• [Short problem]
Restate every line of the material, word for word.

• [Data provided]
--- Begin ---
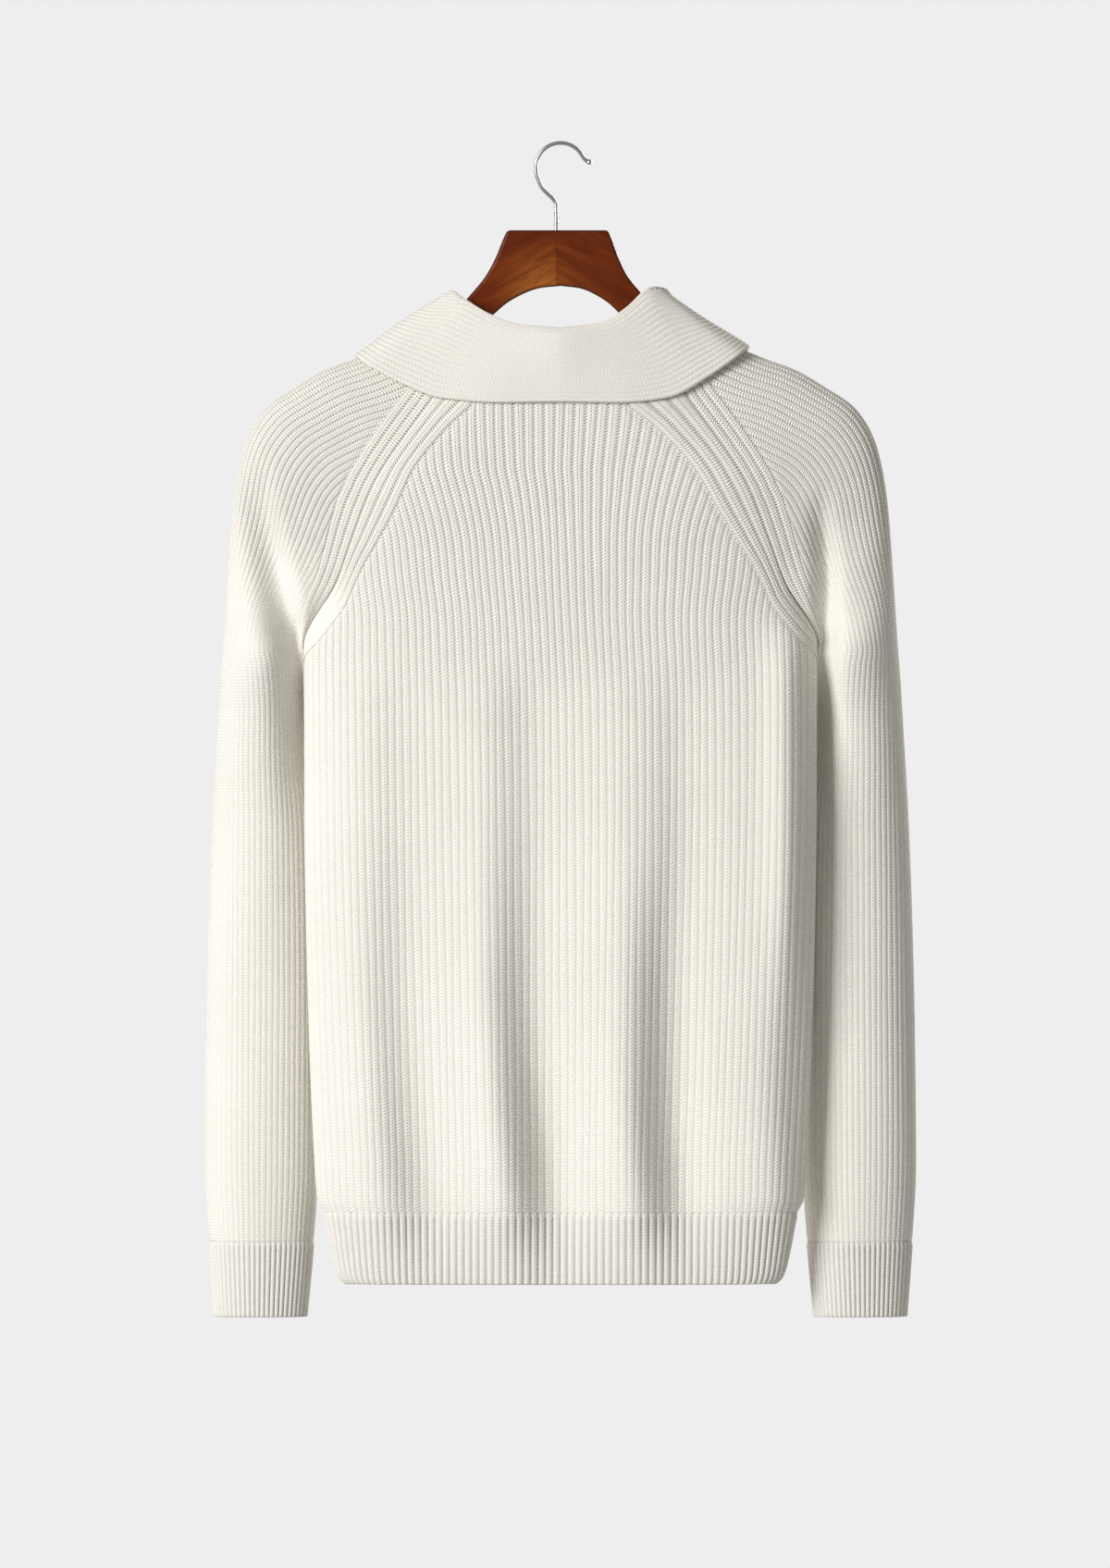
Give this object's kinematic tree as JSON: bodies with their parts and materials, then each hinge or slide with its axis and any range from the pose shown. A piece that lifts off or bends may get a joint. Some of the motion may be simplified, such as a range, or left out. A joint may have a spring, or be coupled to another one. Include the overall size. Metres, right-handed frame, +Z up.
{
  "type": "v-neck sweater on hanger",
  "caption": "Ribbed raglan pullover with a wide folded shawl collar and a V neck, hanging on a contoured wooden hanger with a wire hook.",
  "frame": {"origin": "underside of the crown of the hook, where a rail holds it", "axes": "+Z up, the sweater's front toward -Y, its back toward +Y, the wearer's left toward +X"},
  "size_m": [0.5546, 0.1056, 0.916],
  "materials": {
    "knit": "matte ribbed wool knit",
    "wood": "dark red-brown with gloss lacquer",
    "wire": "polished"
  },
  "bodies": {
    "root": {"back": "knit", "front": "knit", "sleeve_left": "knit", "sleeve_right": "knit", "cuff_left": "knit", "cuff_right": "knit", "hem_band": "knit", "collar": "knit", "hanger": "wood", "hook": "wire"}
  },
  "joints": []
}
--- End ---
• [Written answer]
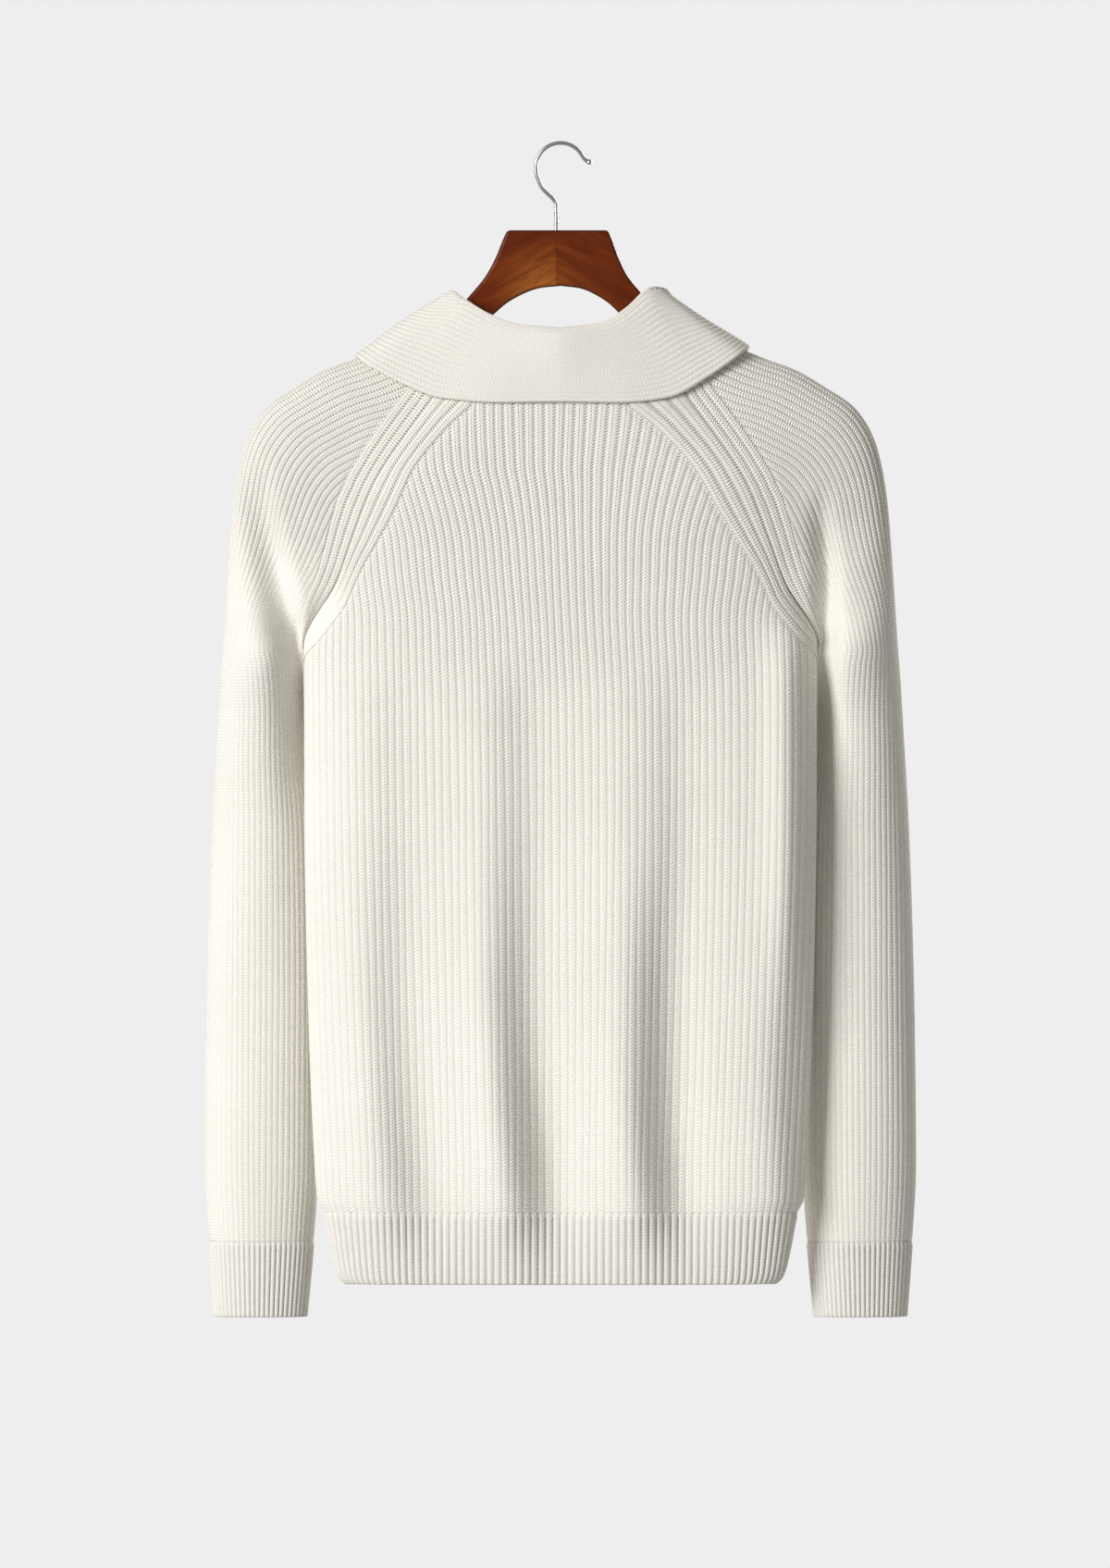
Give this object's kinematic tree as JSON: bodies with their parts and materials, then each hinge or slide with its axis and any range from the pose shown. A piece that lifts off or bends may get a joint. Some of the motion may be simplified, such as a range, or left out. A joint may have a spring, or be coupled to another one. Include the overall size. Metres, right-handed frame, +Z up.
{
  "type": "v-neck sweater on hanger",
  "caption": "Ribbed raglan pullover with a wide folded shawl collar and a V neck, hanging on a contoured wooden hanger with a wire hook.",
  "frame": {"origin": "underside of the crown of the hook, where a rail holds it", "axes": "+Z up, the sweater's front toward -Y, its back toward +Y, the wearer's left toward +X"},
  "size_m": [0.5546, 0.1056, 0.916],
  "materials": {
    "knit": "matte ribbed wool knit",
    "wood": "dark red-brown with gloss lacquer",
    "wire": "polished"
  },
  "bodies": {
    "root": {"back": "knit", "front": "knit", "sleeve_left": "knit", "sleeve_right": "knit", "cuff_left": "knit", "cuff_right": "knit", "hem_band": "knit", "collar": "knit", "hanger": "wood", "hook": "wire"}
  },
  "joints": []
}